# WHAT TO PRODUCE:
Using the data below, copy every line that contains the word "body".

───── RECORDED DATA ─────

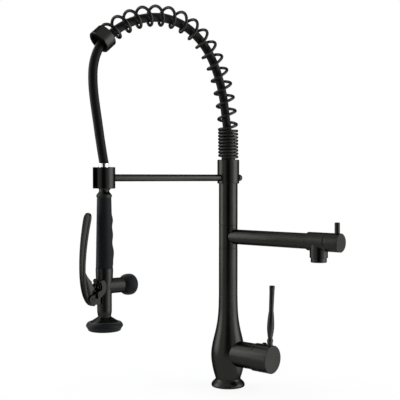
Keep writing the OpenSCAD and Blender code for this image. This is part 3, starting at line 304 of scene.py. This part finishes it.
# %% Spin outlines
SPRAYER_REACH, STEM_Z = 206.5, 164.5
at_sprayer = Matrix.Translation((0, -SPRAYER_REACH * MM, 0))
along_stem = (Matrix.Translation((0, -SPRAYER_REACH * MM, STEM_Z * MM))
              @ Matrix.Rotation(math.radians(-90), 4, "X"))


def spin(name, outline, place, sides=96, wave=None):
    """Turns an outline of (radius, height) millimetres. wave(angle, height) adds to the radius."""
    rings = []
    for radius, height in outline:
        ring = []
        for k in range(sides):
            a = 2 * math.pi * k / sides
            r = (radius + (wave(a, height) if wave else 0)) * MM
            ring.append(place @ Vector((r * math.cos(a), r * math.sin(a), height * MM)))
        rings.append(ring)
    return skin(name, rings)


def dress(thing, body, slot, *replaced):
    """Sets the body a piece moves with and hides the CAD nodes it stands for. slot is not used."""
    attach(thing, body)
    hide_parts(*replaced)
    print(thing.name, "has", len(thing.data.vertices), "points")
    return thing


# %% [markdown]
# ## The bumper and the side cap
# A rubber bumper guards the rim of the spray cone, and a round rubber cap closes the side tube.
# Bevels on a cylinder would leave straight stretches between them. A smooth line through a few
# points leaves none, and moulded rubber has none. Both outlines start and end inside the metal
# piece that carries them, so no gap shows.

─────

# EXERCISE RESPONSE:
def dress(thing, body, slot, *replaced):
    """Sets the body a piece moves with and hides the CAD nodes it stands for. slot is not used."""
    attach(thing, body)